■ INFORMATION PROVIDED:
-- begin --
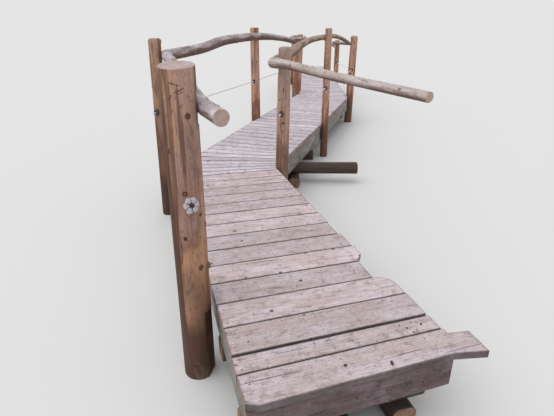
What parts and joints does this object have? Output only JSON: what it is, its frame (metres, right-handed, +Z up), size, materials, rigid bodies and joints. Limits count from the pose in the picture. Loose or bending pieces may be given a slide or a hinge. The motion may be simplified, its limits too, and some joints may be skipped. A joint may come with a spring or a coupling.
{
  "type": "wooden footbridge",
  "caption": "A low plank footbridge whose straight sections meet at bends, on stringers and log cribs, with round log posts, natural log handrails and taut rope mid-rails",
  "frame": {"origin": "on the ground under the deck's middle line at the near end's left corner", "axes": "+Y runs on along the bridge, +X is to the right of someone who walks it, +Z is up"},
  "size_m": [2.5472, 11.1117, 1.62],
  "materials": {
    "deck_boards": "rough-sawn softwood boards, weathered pale",
    "headers": "rough-sawn softwood board on edge",
    "stringers": "weathered grey-green sawn timber",
    "crib_logs": "dark damp logs with hewn faces",
    "post_logs": "peeled log, orange-brown with dark streaks and knots",
    "rail_logs": "peeled pole, pale grey above and brown below",
    "rope": "laid white rope"
  },
  "bodies": {
    "root": {"deck_near": "deck_boards", "deck_first_bend": "deck_boards", "deck_middle": "deck_boards", "deck_second_bend": "deck_boards", "deck_far": "deck_boards", "header_near": "headers", "header_far": "headers", "stringer_near_left": "stringers", "stringer_near_middle": "stringers", "stringer_near_right": "stringers", "stringer_middle_left": "stringers", "stringer_middle_middle": "stringers", "stringer_middle_right": "stringers", "stringer_far_left": "stringers", "stringer_far_middle": "stringers", "stringer_far_right": "stringers", "crib_near_ground_logs": "crib_logs", "crib_near_cross_logs": "crib_logs", "crib_first_bend_ground_logs": "crib_logs", "crib_first_bend_cross_logs": "crib_logs", "crib_second_bend_ground_logs": "crib_logs", "crib_second_bend_cross_logs": "crib_logs", "crib_far_ground_logs": "crib_logs", "crib_far_cross_logs": "crib_logs", "post_near_left": "post_logs", "post_first_bend_left": "post_logs", "post_first_bend_right": "post_logs", "post_middle_left": "post_logs", "post_middle_right": "post_logs", "post_second_bend_left": "post_logs", "post_second_bend_right": "post_logs", "post_far_near_left": "post_logs", "post_far_middle_left": "post_logs", "post_far_middle_right": "post_logs", "post_far_end_left": "post_logs", "post_far_end_right": "post_logs", "rail_near_left": "rail_logs", "rail_middle_left": "rail_logs", "rail_far_left": "rail_logs", "rail_near_right": "rail_logs", "rail_middle_right": "rail_logs", "rail_far_right": "rail_logs", "rail_end_right": "rail_logs", "rope_left": "rope", "rope_right": "rope"}
  },
  "joints": []
}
-- end --
■ EXERCISE GOAL: Return the whole listing exactly, with every line included.

■ SOLVED PROBLEM:
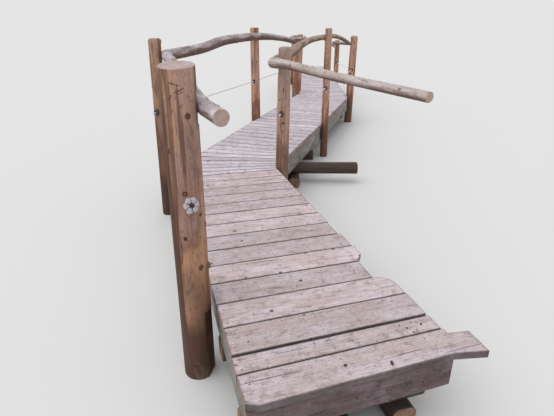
What parts and joints does this object have? Output only JSON: what it is, its frame (metres, right-handed, +Z up), size, materials, rigid bodies and joints. Limits count from the pose in the picture. Loose or bending pieces may be given a slide or a hinge. The motion may be simplified, its limits too, and some joints may be skipped. A joint may come with a spring or a coupling.
{
  "type": "wooden footbridge",
  "caption": "A low plank footbridge whose straight sections meet at bends, on stringers and log cribs, with round log posts, natural log handrails and taut rope mid-rails",
  "frame": {"origin": "on the ground under the deck's middle line at the near end's left corner", "axes": "+Y runs on along the bridge, +X is to the right of someone who walks it, +Z is up"},
  "size_m": [2.5472, 11.1117, 1.62],
  "materials": {
    "deck_boards": "rough-sawn softwood boards, weathered pale",
    "headers": "rough-sawn softwood board on edge",
    "stringers": "weathered grey-green sawn timber",
    "crib_logs": "dark damp logs with hewn faces",
    "post_logs": "peeled log, orange-brown with dark streaks and knots",
    "rail_logs": "peeled pole, pale grey above and brown below",
    "rope": "laid white rope"
  },
  "bodies": {
    "root": {"deck_near": "deck_boards", "deck_first_bend": "deck_boards", "deck_middle": "deck_boards", "deck_second_bend": "deck_boards", "deck_far": "deck_boards", "header_near": "headers", "header_far": "headers", "stringer_near_left": "stringers", "stringer_near_middle": "stringers", "stringer_near_right": "stringers", "stringer_middle_left": "stringers", "stringer_middle_middle": "stringers", "stringer_middle_right": "stringers", "stringer_far_left": "stringers", "stringer_far_middle": "stringers", "stringer_far_right": "stringers", "crib_near_ground_logs": "crib_logs", "crib_near_cross_logs": "crib_logs", "crib_first_bend_ground_logs": "crib_logs", "crib_first_bend_cross_logs": "crib_logs", "crib_second_bend_ground_logs": "crib_logs", "crib_second_bend_cross_logs": "crib_logs", "crib_far_ground_logs": "crib_logs", "crib_far_cross_logs": "crib_logs", "post_near_left": "post_logs", "post_first_bend_left": "post_logs", "post_first_bend_right": "post_logs", "post_middle_left": "post_logs", "post_middle_right": "post_logs", "post_second_bend_left": "post_logs", "post_second_bend_right": "post_logs", "post_far_near_left": "post_logs", "post_far_middle_left": "post_logs", "post_far_middle_right": "post_logs", "post_far_end_left": "post_logs", "post_far_end_right": "post_logs", "rail_near_left": "rail_logs", "rail_middle_left": "rail_logs", "rail_far_left": "rail_logs", "rail_near_right": "rail_logs", "rail_middle_right": "rail_logs", "rail_far_right": "rail_logs", "rail_end_right": "rail_logs", "rope_left": "rope", "rope_right": "rope"}
  },
  "joints": []
}